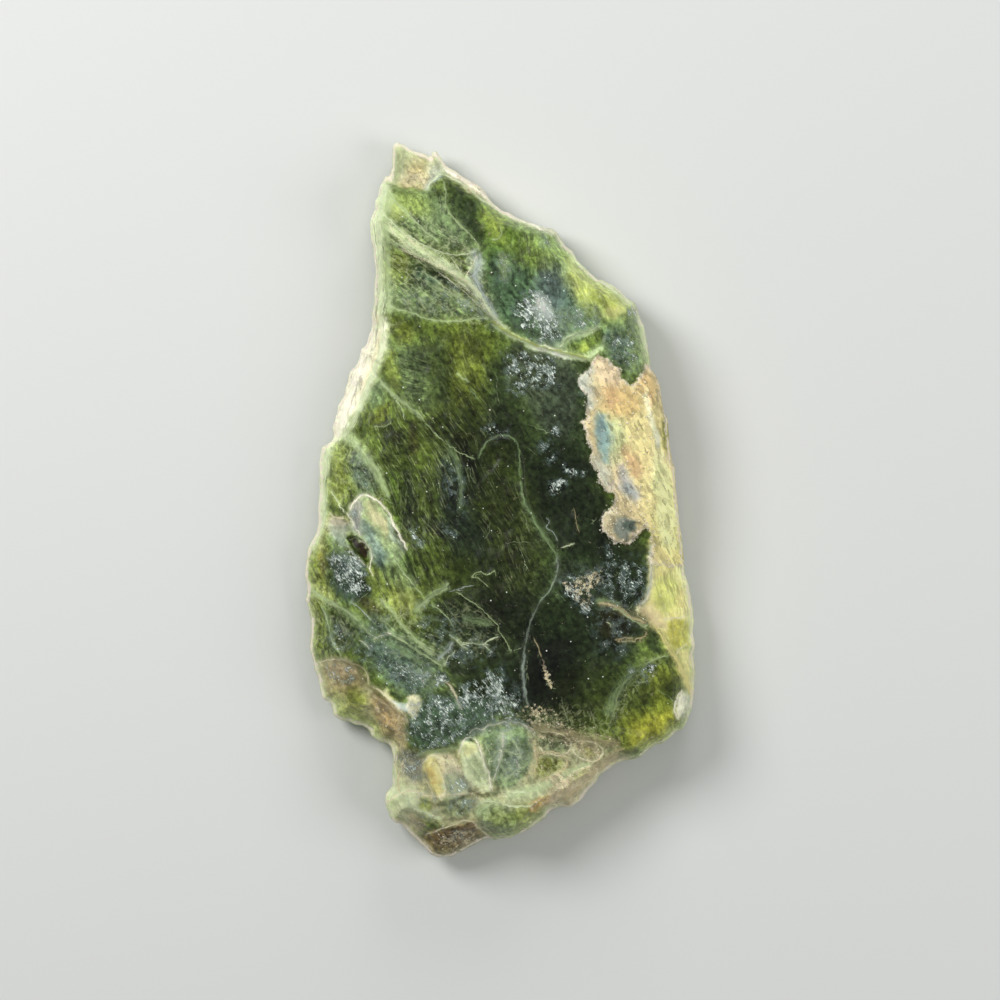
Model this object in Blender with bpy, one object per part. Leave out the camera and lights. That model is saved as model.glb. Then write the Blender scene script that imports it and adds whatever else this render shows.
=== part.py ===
"""A hand-sized slab of antigorite, the platy green serpentine mineral, lying on its back.

The stone is one solid. Its plan, the ledges where its cleavage sheets break off, the crust on its right
shoulder and the slopes down to its thin edges are drawn below on a grid of tenths of a millimetre. x runs
right along the grid, y runs from its foot to its tip, and +Z is up out of the broad face.
"""

import bmesh
import bpy
import numpy as np
from mathutils import Vector, geometry, noise

# Driving dimensions, in metres.
GRID_STEP = 0.0001  # one unit of the drawing grid that every plan point below is read on
FACE_HEIGHT = 0.0074  # the broad face over the floor, at the middle of the slab
POINT_SPACING = 0.00032  # between points of the mesh before it is thinned out
MOST_TRIANGLES = 9400
SNAP_TO_PLANE = 0.0001  # points this near the resting plane lie on it

# The drawing grid, in grid units: u runs right and v runs down, and this is the middle of the stone.
GRID_CENTRE = (500.0, 500.0)
MM = 0.001
UNIT_MM = GRID_STEP / MM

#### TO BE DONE
Emit, unaltered, the lines from the top of the listing down through the line that holds "on its back."; emit nothing else.

#### COMPLETE RESPONSE
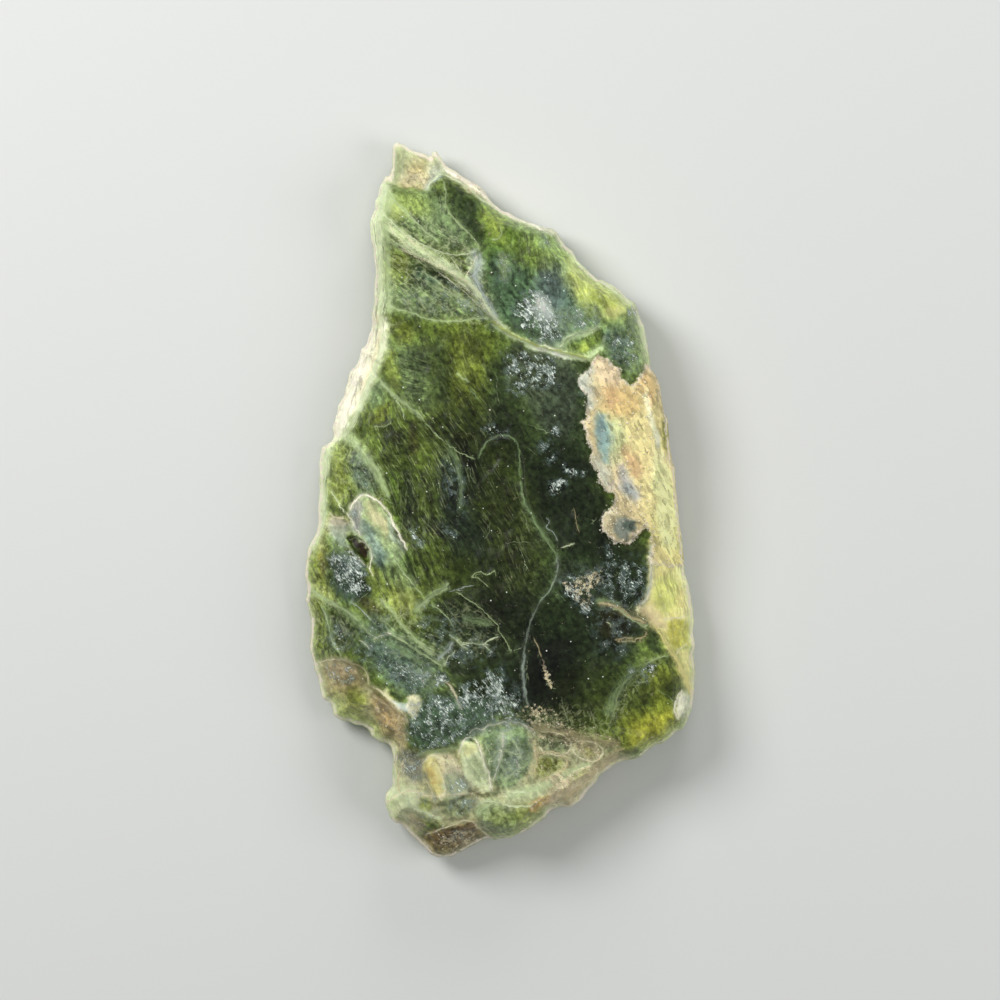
Model this object in Blender with bpy, one object per part. Leave out the camera and lights. That model is saved as model.glb. Then write the Blender scene script that imports it and adds whatever else this render shows.
=== part.py ===
"""A hand-sized slab of antigorite, the platy green serpentine mineral, lying on its back.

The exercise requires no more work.